750.00/10–550: Circular telegram

The Acting Secretary of State to Certain Diplomatic Offices 1


18. High level Govt consideration being given draft paper (not prepared Dept.) in which fol assumptions or conclusions set forth. Your comment on validity these assumptions or conclusions requested soonest:

  • “1. Econ trends Western Europe will be far less favorable in next three years than in past three.
  • “2. Continued U.S. support on present basis and increasingly aggressive Sov tactics and rising East-West tension will not have same polit meaning to continent in 1950–1953, that they had 1947–1948.
  • “3. Roots of problem Western Europe’s morale lie in feeling present polit structure Eur society grossly inadequate cope with rigorous [Page 675] world environment. Most continental Eur realize present natl polit org Western Europe simply unable guarantee to individual real security, freedom and progress.
  • “4. Responsible leadership Fr, Ger, Belg, Ital and Dutch Govts now fully committed to union. No continental Eur politician today can afford to be against union. Public opinion polls have shown again and again an overwhelming majority in favor idea Eur federation. Lack effective polit action in Europe toward union has led us assume that vitality continental nationalism far greater than it is. Fact is demoralization which has accompanied growing loss faith in natl polit order and in its ability survive has so far prevented necessary polit initiative and leadership toward union from arising within Europe. Continental Eur polit loyalties have, to a critical degree, been withdrawn from going natl order and remain unpledged awaiting effective leadership which can inspire them with a realistic belief in attainable goals of union.
  • “5. Present polit structure continental Europe no longer capable supplying necessary org and inspiring necessary morale.
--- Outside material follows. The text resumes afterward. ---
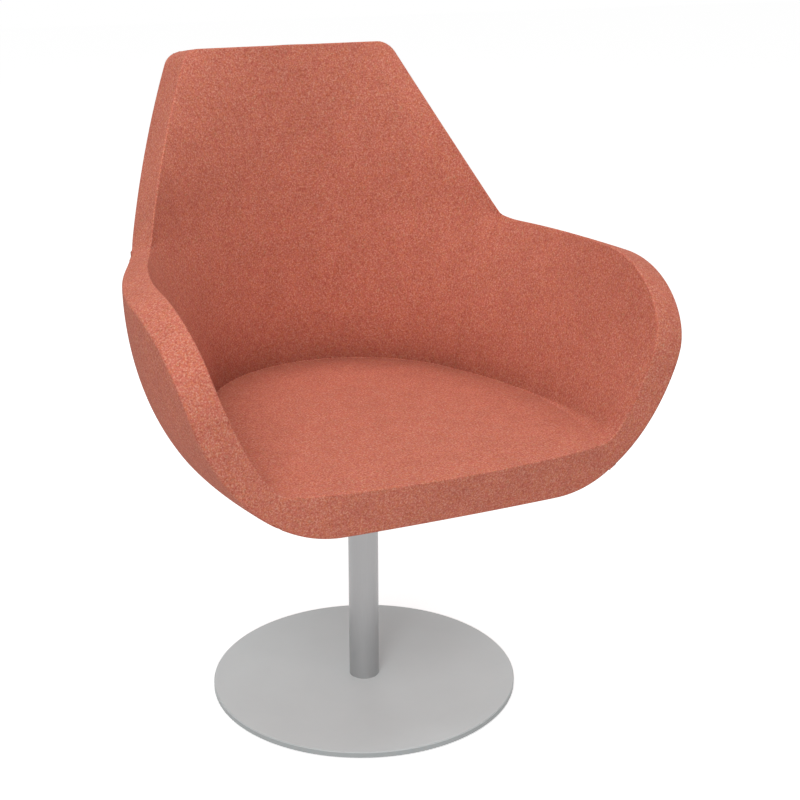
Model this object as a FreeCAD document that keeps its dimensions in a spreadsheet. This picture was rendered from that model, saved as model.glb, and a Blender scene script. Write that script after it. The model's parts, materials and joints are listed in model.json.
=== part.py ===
"""Pedestal swivel armchair: a round base disc, a column with a turning spindle and an upholstered shell.

Frame: +Z up, the floor is z = 0, the column axis is the Z axis and the chair faces -Y. Millimetres.
"""
import FreeCAD, Part
import math
import os

import Sketcher

Vector = FreeCAD.Vector
doc = FreeCAD.newDocument("armchair")

# Driving dimensions
SIZES = {
    # Base and column
    "pad_radius": 215, "pad_height": 2,
    "disc_radius": 225, "disc_height": 9, "disc_edge_round": 1.2,
    "foot_hole_radius": 6.5, "foot_sink_radius": 12.4, "foot_sink_depth": 6,
    "foot_bolt_radius": 6, "foot_bolt_length": 32, "plug_height": 30,
    "column_radius": 22, "column_wall": 2.5, "column_top": 341,
    "bush_height": 22, "bush_flange": 3, "lower_bush_level": 180,
    "running_clearance": 0.04,
    # Thrust bearing
    "race_inner_radius": 13.5, "race_height": 2, "ball_radius": 2, "ball_circle_radius": 17.75,
    "ball_gap": 0.03, "cage_height": 1.6, "cage_inner_radius": 14.6, "cage_outer_radius": 20.9,
    "ball_count": 12,
    # Spindle and mount plate
    "spindle_radius": 12.5, "spindle_foot": 166, "groove_level": 172, "groove_depth": 1.5,
    "ring_height": 1.5, "ring_radius": 16, "keeper_radius": 18.5, "keeper_height": 2,
    "hub_radius": 26, "gusset_reach": 62, "gusset_height": 20, "gusset_thickness": 4,
    "mount_plate_side": 200, "mount_plate_height": 4, "mount_plate_corner": 20,
    "mount_bolt_pitch": 150, "mount_bolt_radius": 4, "mount_hole_radius": 4.5,
    "mount_bolt_length": 17, "bolt_head_height": 5.3, "bolt_head_flats": 13,
    "washer_radius": 8, "washer_height": 1.6,
    "tee_barrel_radius": 5.5, "tee_flange_radius": 12.5, "tee_flange_height": 1.5, "tee_height": 10.5,
    # Seat board and service cover
    "board_level": 383, "board_height": 12, "board_back_radius": 190, "board_side": 190,
    "board_front_side": 160, "board_front": -272, "board_knee": -190, "board_shoulder": 20,
    "board_hip_side": 137, "board_hip": 141, "board_back_side": 57,
    "pocket_side": 230, "cover_side": 229, "cover_level": 354, "cover_height": 3, "cover_hole_radius": 30,
    "cover_screw_pitch": 210, "cover_screw_radius": 2, "cover_screw_head": 4.5, "cover_screw_head_height": 2,
    # Upholstery: seat
    "seat_level": 438, "seat_crown": 2.5, "crown_forward": 80, "crease_back": 225,
    "crease_side_centre_x": -317.4, "crease_side_centre_y": -150.3, "crease_side_radius": 565,
    "seat_front": -284, "front_bow": 25, "strip_foot": 375,
    "strip_foot_bow": 7,
    # Upholstery: rim of the arms
    "seam_line": 92, "notch_half_width": 269, "notch_level": 670,
    "arm_plan_radius": 630, "arm_widest_line": -153, "arm_widest": 318.6,
    "arm_saddle_line": 60, "arm_saddle_level": 665.5, "arm_crest_line": -120, "arm_crest_level": 663,
    "arm_front": -286, "arm_nose_level": 545,
    "front_profile_radius": 400, "front_profile_centre_x": -77.2, "front_profile_level": 704.4,
    "arm_band": 40, "notch_band": 30, "band_drop": 13,
    "wall_radius_front": 400, "wall_radius_notch": 580,
    # Upholstery: outer bowl
    "bowl_flat": 150, "bowl_level": 350, "bowl_widest_level": 652,
    "back_bowl_flat": 190, "back_bowl_depth": 300, "back_bowl_level": 670,
    # Upholstery: back
    "back_top_level": 914, "back_top_half_width": 156.5, "back_top_line": 252, "back_top_drop": 8,
    "back_top_sag": 2, "back_edge_bow": 9, "back_edge_swell": 3, "top_corner_round": 38,
    "notch_step": 16, "side_step_x": 13, "side_step_y": 55, "side_step_share": 0.16,
    "top_step_x": 14, "back_top_band": 50,
    # Covers and clearances
    "cloth": 2, "bond": 0.2,
    # Frame tubes in the foam
    "tube_radius": 8, "tube_wall": 1.5, "tube_bend": 45, "leg_bend": 30, "tube_depth": 20,
    "arm_leg_line": -180, "arm_leg_start": 110, "arm_hoop_middle": -50, "arm_hoop_end": 75,
    "arm_hoop_foot_share": 0.3, "arm_hoop_top_share": 0.86, "arm_saddle_share": 0.3,
    "back_leg_start": 80, "back_leg_line": 95, "back_knee_x": 155, "back_knee_line": 175,
    "hoop_notch_drop": 10, "hoop_notch_turn": 0.7, "hoop_top_drop": 36, "hoop_top_turn": 0.72,
    "back_saddle_share": 0.4, "saddle_radius": 15, "saddle_height": 18,
}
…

People of Western Europe have fundamental conviction that purely cooperative arrangements among sovereign Govts do not really touch basic weakness of natl polit structure Western Europe and therefore cannot provide basis for transformation morale. Effects of this loss faith in natl order Western Europe have reached widely and deeply into Eur life.
  • “6. Problem is nothing less than restore faith continental Europe in its own worth and its own future. This cannot be done on basis present natl polit framework which must be remade into something broader and stronger. If Europe can be brought believe in a clear polit goal and can be led through first steps toward it, a radical change in Eur attitudes and transformation morale, conditions for success aid programs and U.S. policy Europe, are possible. For this, essential ingredient now lacking is effective continuous leadership. Under present circumstances, such leadership cannot be expected arise spontaneously in Europe. It has long been apparent only USG has strength, self-confidence and freedom action give this essential leadership.”2

  1. Sent to London, Paris, Frankfort HICOG, Rome, Oslo, Copenhagen, Brussels, The Hague, Stockholm, and Bern.
  2. Ambassador Murphy, in his telegram 562 of October 12 from Brussels, took issue with all six points of this circular. Ambassador McCloy, in his telegram 3107 of October 13 from Frankfort, agreed that most of continental Europe might be dissatisfied with the region’s national political organization and might favor some form of federation, but he disagreed with the thought of seeking such a union through aggressive U.S. leadership. Ambassador Eugenie Anderson, in her telegram 373 of October 14 from Copenhagen, agreed with the need for continuing progress toward the unification of free European countries, with U.S. support, but questioned the effectiveness or advisability of actual U.S. leadership in the development. Mrs. Anderson said that Denmark, at least, was more concerned with the question of its military security than with thoughts of European political unity. Ambassador Chapin, in his telegram 579 of October 19 from The Hague, concurred in the assumptions of paragraphs 2, 3, and 5 but questioned the others. Llewellyn E. Thompson, Jr., Deputy Chief of Mission in Italy, in his telegram 1795 of October 23 from Rome, took partial issue at least, with every one of the circular’s assumptions. The Minister in Switzerland, John Carter Vincent, in his telegram 647 of October 26 from Bern, questioned or qualified all six assumptions and expressed belief that U.S. influence, rather than leadership, would be the key to increasing European integration. These replies, not printed, are in Department of State file 750.00.